Maybe the problem isn’t that you can’t automate a CEO, it’s that the actual tangible work just isn’t worth as much as some companies pay for it, and this thread it touching a few too many raw nerves.
Well, either way it’s hilarious.
It would be an interesting experiment to promote an executive assistant to CEO though.
Also, I think it misses the critical point. C-suite executives operate under immense pressure to deliver abstract business outcomes, but the lack of clear, immediate feedback loops and well-defined success metrics makes their roles resistant to automation.
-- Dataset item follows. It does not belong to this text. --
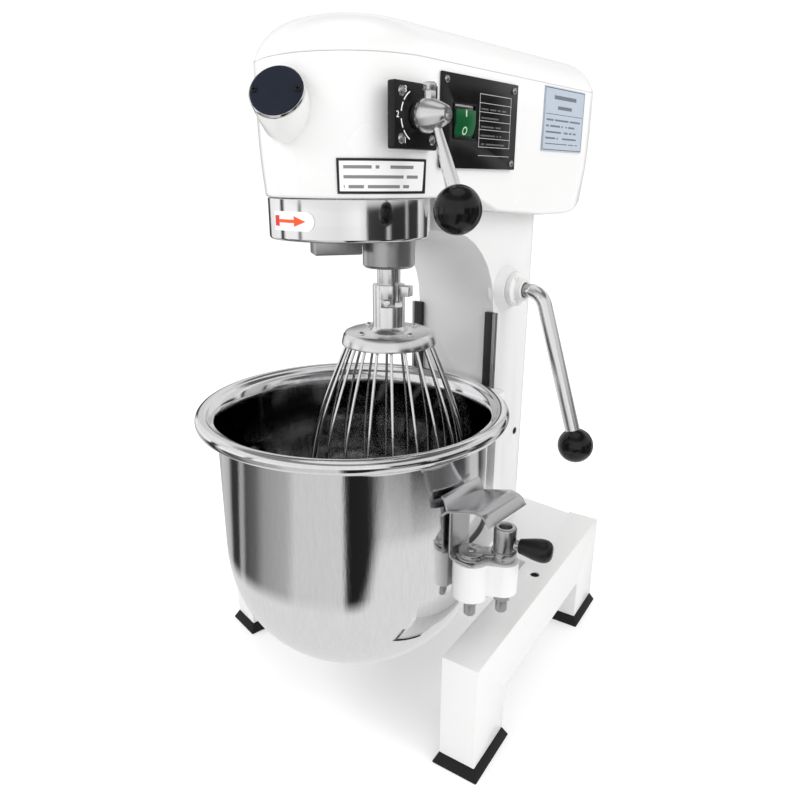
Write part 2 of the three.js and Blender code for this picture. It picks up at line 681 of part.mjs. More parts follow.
// Half ring behind the bowl that ends in a block under each locating pin and clamp
function cradle() {
  const armBottom = armTop - armThickness;
  const ring = new THREE.Shape();
  ring.absarc(0, 0, cradleOuter, rad(-2), rad(182));
  ring.absarc(0, 0, cradleInner, rad(182), rad(-2), true);
  const lobe = (side) => {
    const pinLobe = cylinder(19, armBottom - 6, armTop, 16).translate([side * pinX, pinY, 0]);
    const clampLobe = cylinder(15, armBottom, armTop, 16).translate([side * clampX, clampY, 0]);
    const web = block([-15, 15], [0, 26], [armBottom, armTop])
      .rotate([0, 0, -60 * side]).translate([side * pinX, 0, 0]);
    return join(pinLobe, clampLobe, web);
  };
  const carriage = block([-carriageHalf, carriageHalf], [carriageFront, slideFront - gap],
    [armTop - 60, carriageTop]);
  const guides = [-1, 1].map((side) => block(
    [side * (slideOuter + running + 8) - 8, side * (slideOuter + running + 8) + 8],
    [slideFront - 1, columnFront - gap - running], [armTop - 60, carriageTop]));
  const body = join(upright(ring, armBottom, armTop, 24), lobe(1), lobe(-1), carriage, ...guides);
  const bowlSpace = cylinder(cradleInner, 0, crownHeight, 48);
  const rimSpace = cylinder(rimRadius + 1.2, rimTop - 2 * rimRoll - 3, crownHeight, 48);
  return cut(body, bowlSpace, rimSpace);
}

function locatingPin(side) {
  return turned([[0, armTop + gap], [7, armTop + gap], [7, armTop + 2.2], [5.5, armTop + 2.9],
    [0, armTop + 2.9]], 14).translate([side * pinX, pinY, 0]);
}

// Stud and nut under an arm block
function stud(x, y, top) {
  const nut = cylinder(9, top - 10, top - gap, 6);
  return join(nut, cylinder(6, top - 24, top - 5, 10)).translate([x, y, 0]);
}

const latchLow = armTop + gap + flangeThickness + gap;

// Clamp: a barrel on its stud, a round foot that bears on the bowl's ear, and a lever
function clamp(side) {
  const barrel = turned([[0, armTop + gap], [clampRadius, armTop + gap], [clampRadius, clampTop - 1.5],
    [clampRadius - 1.5, clampTop], [6.5, clampTop], [6.5, clampTop - 7], [0, clampTop - 7]], 20)
    .translate([clampX, clampY, 0]);
  const foot = cylinder(15.8, latchLow, latchLow + 6, 20).translate([pinX, pinY, 0]);
  const bridge = block([0, Math.hypot(clampX - pinX, clampY - pinY)], [-6, 6], [latchLow, latchLow + 4])
    .rotate([0, 0, THREE.MathUtils.radToDeg(Math.atan2(clampY - pinY, clampX - pinX))])
    .translate([pinX, pinY, 0]);
  const neck = alongX(cylinder(5, 0, 14, 10)).rotate([0, 0, gripTurn]).translate([clampX, clampY, gripZ]);
  const shape = join(barrel, foot, bridge, neck);
  return side > 0 ? shape : shape.mirror([1, 0, 0]);
}

const gripTurn = 17; // degrees from +X
const gripZ = armTop + 19;

function grip(side) {
  const shape = turned([[0, 14 + gap], [7, 14 + gap], [8.6, 20], [11.4, 34], [11, 40], [7, 45.5],
    [0, 47]], 16).rotate([0, 90, 0]).rotate([0, 0, gripTurn]).translate([clampX, clampY, gripZ]);
  return side > 0 ? shape : shape.mirror([1, 0, 0]);
}

piece('bowl_cradle', whitePaint(), cradle());
for (const [side, hand] of [[1, 'right'], [-1, 'left']]) {
  piece(`bowl_ear_${hand}`, satin(), ear(side));
  piece(`locating_pin_${hand}`, steel(), locatingPin(side));
  piece(`pin_stud_${hand}`, steel(), stud(side * pinX, pinY, armTop - armThickness - 6));
  piece(`clamp_${hand}`, satin(), clamp(side));
  piece(`clamp_grip_${hand}`, blackPlastic(), grip(side));
}

// ---- bowl lift ----
const crankRadius = liftTravel / 2 / Math.sin(rad(crankSweep / 2));
const crankPinRadius = 6;
const crankPinY = leverY + crankRadius * Math.cos(rad(crankSweep / 2));
const crankPinZ = leverZ - liftTravel / 2;
const slotSlack = 4.6; // above and below the crank pin, because the lift follows the lever evenly

// The bar goes through the column's slot, up inside it, and takes the crank pin in its cross slot
function liftBar() {
  const slotFront = crankPinY - crankPinRadius - 2;
  const slotRear = leverY + crankRadius + crankPinRadius + 2;
  const halfSlot = crankPinRadius + slotSlack;
  const barFront = columnFront + columnWall + 3;
  const low = liftSlot[0] + 4;
  const shape = polygon([
    [slideFront + gap, low], [barFront + 12, low], [barFront + 12, crankPinZ - halfSlot - 7],
    [slotRear + 5, crankPinZ - halfSlot - 7], [slotRear + 5, crankPinZ + halfSlot + 7],
    [barFront, crankPinZ + halfSlot + 7], [barFront, low + 26], [slideFront + gap, low + 26]]);
  shape.holes.push(polygon([[slotFront, crankPinZ - halfSlot], [slotRear, crankPinZ - halfSlot],
    [slotRear, crankPinZ + halfSlot], [slotFront, crankPinZ + halfSlot]]));
  return sideways(shape, -liftBarHalf, liftBarHalf);
}

const bossOuter = 92;

function liftShaft() {
  const shaft = alongX(cylinder(leverRod, liftBarHalf + 11, bossOuter + 1, 14))
    .translate([0, leverY, leverZ]);
  const web = block([liftBarHalf + 3, liftBarHalf + 12], [-8, crankRadius + 8], [-8, 8])
    .rotate([-crankSweep / 2, 0, 0]).translate([0, leverY, leverZ]);
  const pin = alongX(cylinder(crankPinRadius, -liftBarHalf, liftBarHalf + 4, 12))
    .translate([0, crankPinY, crankPinZ]);
  return join(shaft, web, pin);
}

function liftBoss() {
  const flange = alongX(tube(20, leverRod + running, bossFace + gap, bossFace + 8, 20));
  const nose = alongX(tube(13, leverRod + running, bossFace + 7, bossFace + 16, 16));
  const screws = [90, 210, 330].map((turn) => alongX(cylinder(3.2, bossFace + 7, bossFace + 10.4, 6))
    .translate([0, 16.4, 0]).rotate([turn, 0, 0]));
  return join(flange, nose, ...screws).translate([0, leverY, leverZ]);
}

const leverBallX = 165;

function liftLever(radius) {
  const start = bossOuter + 1 + gap;
  const along = (share) => [between(start + 10, leverBallX, share), leverY, leverZ - share * leverReach];
  return rod([[start, leverY, leverZ], [start + 5, leverY, leverZ], [start + 14, leverY, leverZ - 9],
    along(0.2), along(0.5), along(0.8), along(0.95)], radius, 10, 14);
}

piece('lift_bar', steel(), liftBar());
piece('lift_shaft', steel(), liftShaft());
piece('lift_boss', whitePaint(), liftBoss());
piece('lift_lever', polished(), liftLever(leverRod));
piece('lift_ball', blackPlastic(), cut(
  ball(ballRadius, [leverBallX, leverY, leverZ - leverReach]), liftLever(leverRod + gap)));

// ---- gear selector ----
const boxFace = headHalfWidth + selectorBox[2];
const selectorBallZ = 562;

function selectorPlate() {
  const [alongY, alongZ] = selectorBox;
  const plate = block([headHalfWidth + gap, boxFace], [selectorY - alongY / 2, selectorY + alongY / 2],
    [selectorZ - alongZ / 2, selectorZ + alongZ / 2]);
  const screws = [[-1, -1], [-1, 1], [1, -1], [1, 1]].map(([y, z]) => alongX(
    cylinder(3.6, boxFace - 1, boxFace + 2, 8))
    .translate([0, selectorY + y * (alongY / 2 - 8), selectorZ + z * (alongZ / 2 - 8)]));
  return cut(join(plate, ...screws),
    alongX(cylinder(6 + running, 0, boxFace + 5, 12)).translate([0, selectorY, selectorZ]));
}

const selectorRodRadius = 5.6;

// Bullet-shaped head of the selector, drawn larger by a margin where the rod is cut to fit it
const selectorHead = (margin) => alongX(turned([[0, boxFace + running], [12 + margin, boxFace + running],
  [14 + margin, boxFace + 8], [13 + margin, boxFace + 17], [8 + margin, boxFace + 29],
  [5.5 + margin, boxFace + 33 + margin], [0, boxFace + 33 + margin]], 20))
  .translate([0, selectorY, selectorZ]);

function selectorHub() {
  const shaft = alongX(cylinder(6, headHalfWidth - 24, boxFace + 2, 12));
  const cam = block([headHalfWidth - 26, headHalfWidth - 18], [-6, 6], [-22, 6]);
  const setScrew = cylinder(5.5, 9, 25, 6).translate([boxFace + 13, 0, 0]);
  return join(join(shaft, cam, setScrew).translate([0, selectorY, selectorZ]), selectorHead(0));
}

function selectorRod(radius) {
  const x = boxFace + 20;
  return rod([[x, selectorY, selectorZ - 6], [x + 12, selectorY, between(selectorZ, selectorBallZ, 0.5)],
    [x + 24, selectorY, selectorBallZ + 6]], radius, 10, 6);
}

piece('selector_plate', blackPlastic(), selectorPlate());
piece('selector_hub', satin(), selectorHub());
piece('selector_rod', satin(), cut(selectorRod(selectorRodRadius), selectorHead(gap)));
piece('selector_ball', blackPlastic(), cut(
  ball(ballRadius, [boxFace + 45, selectorY, selectorBallZ]), selectorRod(selectorRodRadius + gap)));

// ---- switch panel and labels ----
function panel() {
  const [low, high] = [headHalfWidth + gap, headHalfWidth + gap + panelThickness];
  const sheet = block([low, high], panelY, panelZ);
  const screws = [0, 1].flatMap((i) => [0, 1].map((j) => alongX(cylinder(3.2, high - 1, high + 2, 8))
    .translate([0, panelY[i] + (i ? -7 : 7), panelZ[j] + (j ? -6 : 6)])));
  const opening = block([low - 1, high + 1], [rockerY[0] - gap, rockerY[1] + gap],
    [rockerZ[0] - gap, rockerZ[1] + gap]);
  return cut(join(sheet, ...screws), opening);
}

const rockerTilt = 7; // degrees each side of level
const rockerPivotX = headHalfWidth - 8;

function rocker() {
  const middle = (rockerZ[0] + rockerZ[1]) / 2;
  const half = (rockerZ[1] - rockerZ[0]) / 2 - 2.4;
  const profile = polygon([[-3, -half], [11.5, -half], [13, 0], [11.5, half], [-3, half]]);
  return frontways(profile, rockerY[0] + gap, rockerY[1] - gap)
    .rotate([0, rockerTilt, 0]).translate([rockerPivotX, 0, middle]);
}

const sheetLabel = (y, z) => block([headHalfWidth + gap, headHalfWidth + gap + labelThickness], y, z);

piece('switch_panel', blackPlastic(), panel());
piece('switch_rocker', printed(0x0f6b34), rocker());
piece('rating_label', printed(0x9fb0c0), sheetLabel([199, 290], [617, 682]));
piece('caution_label', printed(0xf4f4f4), cut(housingBody(gap + labelThickness), housingBody(gap))
  .intersect(block([0, headHalfWidth + 5], [-73, 2], [574, 603])));

mixer.position.y = -(headRear + (-rimRadius)) / 2;

export default mixer;
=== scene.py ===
import json
import math

import bmesh
import bpy
from mathutils import Matrix, Vector


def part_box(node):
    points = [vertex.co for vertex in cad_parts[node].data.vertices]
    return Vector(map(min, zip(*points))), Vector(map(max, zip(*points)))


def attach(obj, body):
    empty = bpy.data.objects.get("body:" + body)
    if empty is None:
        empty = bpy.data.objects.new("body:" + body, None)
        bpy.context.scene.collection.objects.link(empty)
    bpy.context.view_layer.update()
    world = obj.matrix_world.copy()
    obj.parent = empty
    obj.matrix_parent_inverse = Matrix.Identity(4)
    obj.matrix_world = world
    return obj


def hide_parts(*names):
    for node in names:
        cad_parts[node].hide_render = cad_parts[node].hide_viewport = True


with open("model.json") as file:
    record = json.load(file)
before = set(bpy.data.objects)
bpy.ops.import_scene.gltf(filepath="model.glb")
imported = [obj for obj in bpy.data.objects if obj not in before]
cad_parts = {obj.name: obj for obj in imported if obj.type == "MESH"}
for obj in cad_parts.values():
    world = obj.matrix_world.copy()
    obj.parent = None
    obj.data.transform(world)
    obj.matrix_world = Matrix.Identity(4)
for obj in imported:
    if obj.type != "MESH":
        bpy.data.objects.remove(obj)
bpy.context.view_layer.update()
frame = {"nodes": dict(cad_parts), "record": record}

drum_low, drum_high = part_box("drum_skirt")
AXIS_Y = (drum_low.y + drum_high.y) / 2
MM = 0.001
UP = Vector((0, 0, 1))


def at(x, y, z):
    """A place in millimetres about the planetary axis, in the frame's metres."""
    return Vector((x * MM, AXIS_Y + y * MM, z * MM))


def about(point):
    """The other way: a place in the frame, in millimetres about the planetary axis."""
    return Vector((point.x, point.y - AXIS_Y, point.z)) / MM


def node_box(name):
    """A node's lowest and highest corner in millimetres about the planetary axis."""
    low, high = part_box(name)
    return about(low), about(high)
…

AI needs concrete reward functions that executive decision-making simply doesn't provide.
but as someone who has the honor of working witha really good ceo i can definitely say that you cannot automate them. maybe in some streamlined corporate machine like ibm or something, but not in a living growing company
Whatever the merits of the argument here (and my bolshie side has also flippantly pushed it in the past) the motivation and thrust of the essay needs to be considered in that ideological grounding.
If you've ever worked at a company that's a chaotic shitshow, you'll know how strong the effect of the CEO is - it always comes down to the guy at the top not being up to it.
The leverage of the role is enormous, and the strength of someone who can carry out this role well for a large company is sky high - not many such people in the world, and they only need one.
So the math all comes out very straightforward: even at obscene looking salaries, they're still a bargain.
It’s been tried before, it didn’t work out well.
An even more interesting one is: What will we reward?
We've been rewarding labor quantity, as well as quality via higher wages - as motivation and as incentives for more education. This reflected the productivity primacy of knowledge work in modern economies, but that might not be the case down the road.
We've also been rewarding capital. Originally this was a way for the elites to keep themselves in place (a.k.a. economic rents), but in modern times it's been more of an entrepreneurial incentive (a.k.a. economic profits.)
Without the economic profit rationale, there's no reason to reward capital accumulation. Only pro-profit decisions are good for society, pro-rent decisions are awful. If there's no profit to incentivize, capitalism is just bad all around.
If AI becomes a better profit decision-maker than an entrepreneur, any humans left in the loop are nothing but high-rollers gambling with everyone else's money.